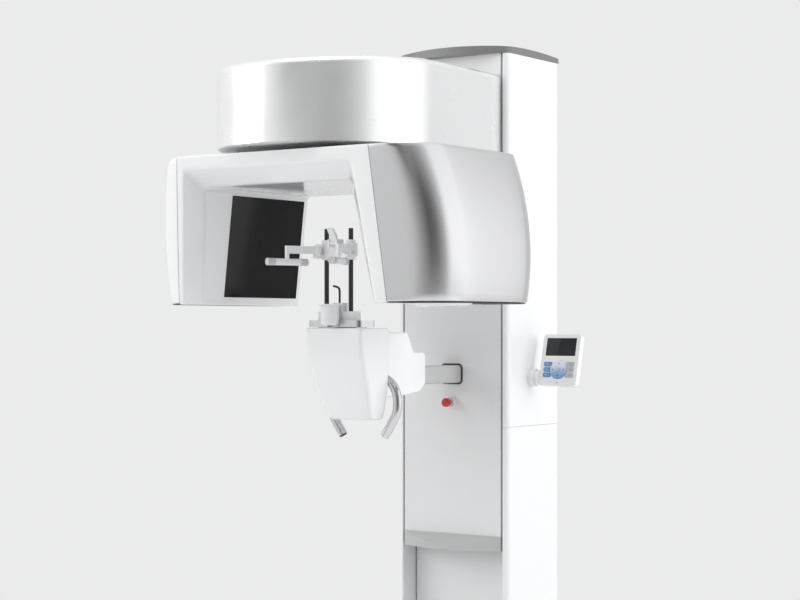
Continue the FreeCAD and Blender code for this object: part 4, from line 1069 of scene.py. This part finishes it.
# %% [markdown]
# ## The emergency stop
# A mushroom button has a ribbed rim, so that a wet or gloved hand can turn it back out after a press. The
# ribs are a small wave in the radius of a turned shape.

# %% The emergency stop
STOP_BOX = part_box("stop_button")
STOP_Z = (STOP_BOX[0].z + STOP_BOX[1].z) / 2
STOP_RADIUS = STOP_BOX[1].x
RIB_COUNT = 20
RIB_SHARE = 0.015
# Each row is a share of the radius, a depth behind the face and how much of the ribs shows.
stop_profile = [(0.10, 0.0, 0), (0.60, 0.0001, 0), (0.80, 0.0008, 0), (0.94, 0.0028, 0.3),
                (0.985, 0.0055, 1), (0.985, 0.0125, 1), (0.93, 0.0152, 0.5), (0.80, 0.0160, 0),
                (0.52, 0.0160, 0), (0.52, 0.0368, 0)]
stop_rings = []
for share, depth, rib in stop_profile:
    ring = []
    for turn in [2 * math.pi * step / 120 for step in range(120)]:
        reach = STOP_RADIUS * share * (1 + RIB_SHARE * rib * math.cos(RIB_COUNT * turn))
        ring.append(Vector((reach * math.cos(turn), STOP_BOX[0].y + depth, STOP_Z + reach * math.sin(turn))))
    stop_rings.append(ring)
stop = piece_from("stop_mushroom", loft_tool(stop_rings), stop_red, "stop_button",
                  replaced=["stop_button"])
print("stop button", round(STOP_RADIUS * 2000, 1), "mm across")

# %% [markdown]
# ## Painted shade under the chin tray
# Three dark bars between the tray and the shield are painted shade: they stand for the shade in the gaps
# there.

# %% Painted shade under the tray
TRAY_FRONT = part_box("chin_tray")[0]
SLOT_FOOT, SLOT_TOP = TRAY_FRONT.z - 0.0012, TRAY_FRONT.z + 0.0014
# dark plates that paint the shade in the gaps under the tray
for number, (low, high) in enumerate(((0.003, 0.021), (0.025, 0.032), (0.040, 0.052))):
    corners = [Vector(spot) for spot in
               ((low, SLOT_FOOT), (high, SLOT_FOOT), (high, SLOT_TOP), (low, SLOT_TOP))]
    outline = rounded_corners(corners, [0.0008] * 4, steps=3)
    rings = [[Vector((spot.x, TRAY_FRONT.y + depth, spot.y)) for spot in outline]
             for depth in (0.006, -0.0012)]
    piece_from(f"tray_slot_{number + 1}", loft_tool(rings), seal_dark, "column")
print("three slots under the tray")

.....

* GOAL:
Repeat the data precisely, line by line.

* RESULT FOR THIS EXERCISE:
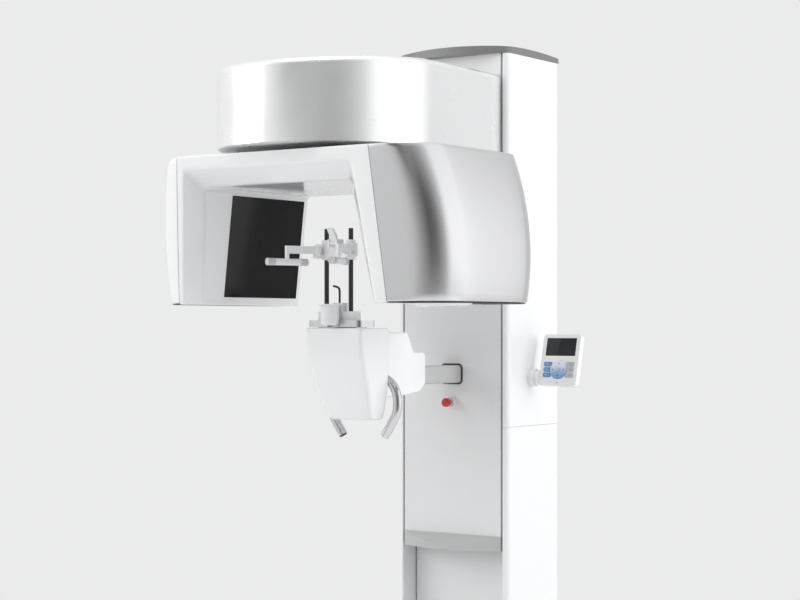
Continue the FreeCAD and Blender code for this object: part 4, from line 1069 of scene.py. This part finishes it.
# %% [markdown]
# ## The emergency stop
# A mushroom button has a ribbed rim, so that a wet or gloved hand can turn it back out after a press. The
# ribs are a small wave in the radius of a turned shape.

# %% The emergency stop
STOP_BOX = part_box("stop_button")
STOP_Z = (STOP_BOX[0].z + STOP_BOX[1].z) / 2
STOP_RADIUS = STOP_BOX[1].x
RIB_COUNT = 20
RIB_SHARE = 0.015
# Each row is a share of the radius, a depth behind the face and how much of the ribs shows.
stop_profile = [(0.10, 0.0, 0), (0.60, 0.0001, 0), (0.80, 0.0008, 0), (0.94, 0.0028, 0.3),
                (0.985, 0.0055, 1), (0.985, 0.0125, 1), (0.93, 0.0152, 0.5), (0.80, 0.0160, 0),
                (0.52, 0.0160, 0), (0.52, 0.0368, 0)]
stop_rings = []
for share, depth, rib in stop_profile:
    ring = []
    for turn in [2 * math.pi * step / 120 for step in range(120)]:
        reach = STOP_RADIUS * share * (1 + RIB_SHARE * rib * math.cos(RIB_COUNT * turn))
        ring.append(Vector((reach * math.cos(turn), STOP_BOX[0].y + depth, STOP_Z + reach * math.sin(turn))))
    stop_rings.append(ring)
stop = piece_from("stop_mushroom", loft_tool(stop_rings), stop_red, "stop_button",
                  replaced=["stop_button"])
print("stop button", round(STOP_RADIUS * 2000, 1), "mm across")

# %% [markdown]
# ## Painted shade under the chin tray
# Three dark bars between the tray and the shield are painted shade: they stand for the shade in the gaps
# there.

# %% Painted shade under the tray
TRAY_FRONT = part_box("chin_tray")[0]
SLOT_FOOT, SLOT_TOP = TRAY_FRONT.z - 0.0012, TRAY_FRONT.z + 0.0014
# dark plates that paint the shade in the gaps under the tray
for number, (low, high) in enumerate(((0.003, 0.021), (0.025, 0.032), (0.040, 0.052))):
    corners = [Vector(spot) for spot in
               ((low, SLOT_FOOT), (high, SLOT_FOOT), (high, SLOT_TOP), (low, SLOT_TOP))]
    outline = rounded_corners(corners, [0.0008] * 4, steps=3)
    rings = [[Vector((spot.x, TRAY_FRONT.y + depth, spot.y)) for spot in outline]
             for depth in (0.006, -0.0012)]
    piece_from(f"tray_slot_{number + 1}", loft_tool(rings), seal_dark, "column")
print("three slots under the tray")